1/10
I hope there are more Finnish movies like this
1 March 2014
Warning: Spoilers
The film begins with slapstick, almost Groucho Marxist rhythmic comedy.. A. mother engaged in the omnipresent domestic dance, the effort to mobilize a family to leave the house. When the mother's heel breaks during their trek down the pavement, she stumbles and lands on the ground with a broken pot...this is where the drama enters, and the viewer enters post-Marxist territory.

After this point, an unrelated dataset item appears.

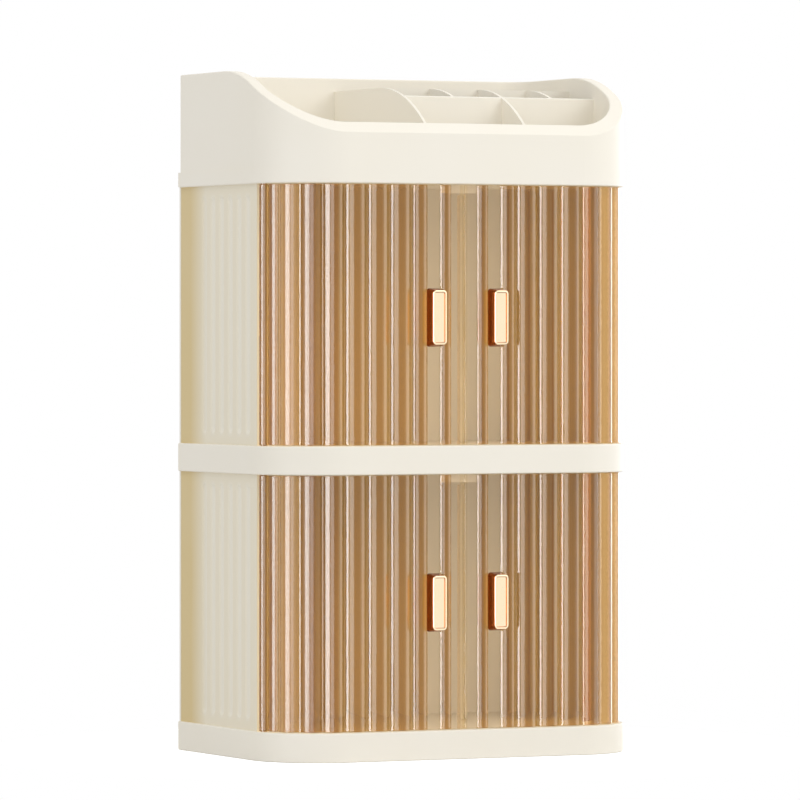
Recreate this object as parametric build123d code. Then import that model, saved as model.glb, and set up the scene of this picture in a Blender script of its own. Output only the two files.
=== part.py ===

The image is enough, the woman on the ground etc., to inject The Real of maternal sacrifice with some echoes of the stations of the cross...and then we are in church and the inversion, from broad comedy into something more absurdist and bittersweet, is completed. The funeral ritual is cathartic for our family, and the end is the kind of thing I want the estrogen bomb to bring to Hollywood - a scene of a simple absolution of guilt in a wonderful spousal gesture...a holiday is granted, there is no humiliation or suchlike. Yes, I see women running about fixing and micromanaging, etc. It's why my aunt is always late for everything. This film shows a way out...family as band of misfits, blending duty and playfulness bound by love. I laughed, I cried, dramatic arc in the time it takes to brew a half pot of coffee. May it be as appealing to the Academy as it is to me.